The first step came on Monday night, and the Patriots were able to hold off the Dolphins at home and win 14-12. This was when the Steve Sidwell Patriot defense was hitting its stride, and the Patriots, still smarting from the loss to Pittsburgh at home the preceding week (the Kevin Henry game), surrendering home field to the Steelers, showed tremendous character and resilience in winning this game. It was clear that if the defending AFC champs were to return to the Super Bowl, the defense would have to carry the load.

And it almost worked. The following week at Foxborough, the Patriots completed their trifecta against Miami with a 17-3 win in the Wild Card round, thanks to a Todd Collins interception for a touchdown and a key late sack of Dan Marino by, of all people, Chris Canty. The Patriots would fall the next week at Pittsburgh, 7-6, thanks to most every key Patriot offensive player out with injuries, a non-clipping call on the one touchdown of the game for Pittsburgh, and a forced fumble of Drew Bledsoe by some guy named Mike Vrabel, a rookie back then. Despite their Super Bowl run falling short, the Monday night win at Miami was the catalyst for this defense of their conference championship.

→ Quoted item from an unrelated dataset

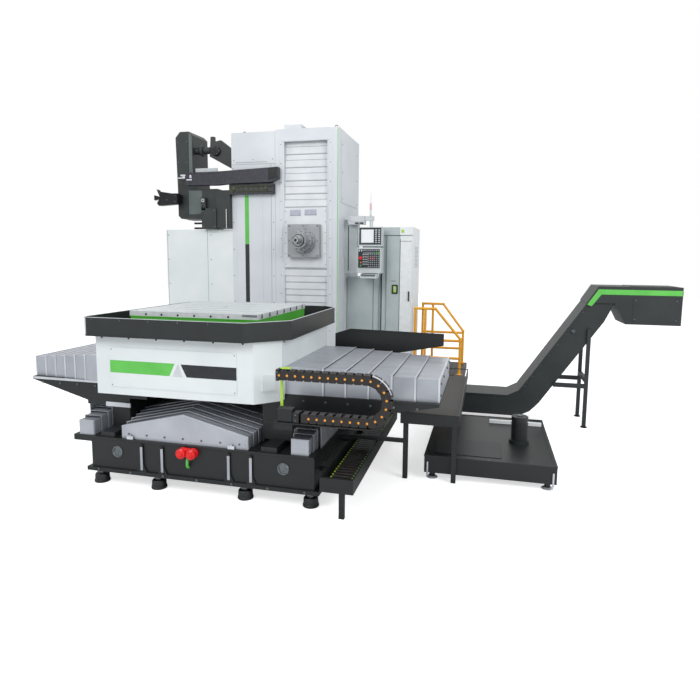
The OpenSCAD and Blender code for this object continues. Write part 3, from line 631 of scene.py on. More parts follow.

All the 2004 meeting will be about will be the Patriots avoiding a trap game scenario. The Dolphins are 2-11 and cannot wait for the season to end. The only thing that may help the Dolphins is that new head coach Jim Bates may not be as easily outcoached as Dave Wannstedt was. Perhaps Bates can figure a way to get his moribund offense going against the battered Patriot secondary, though he still has very little material at the quarterback position to try and pull that off.

Oh well, let's bring on Hank Jr., and pray that there's no Nicolette Sheridan sighting. And get Tom Brady on that horse trailer, also.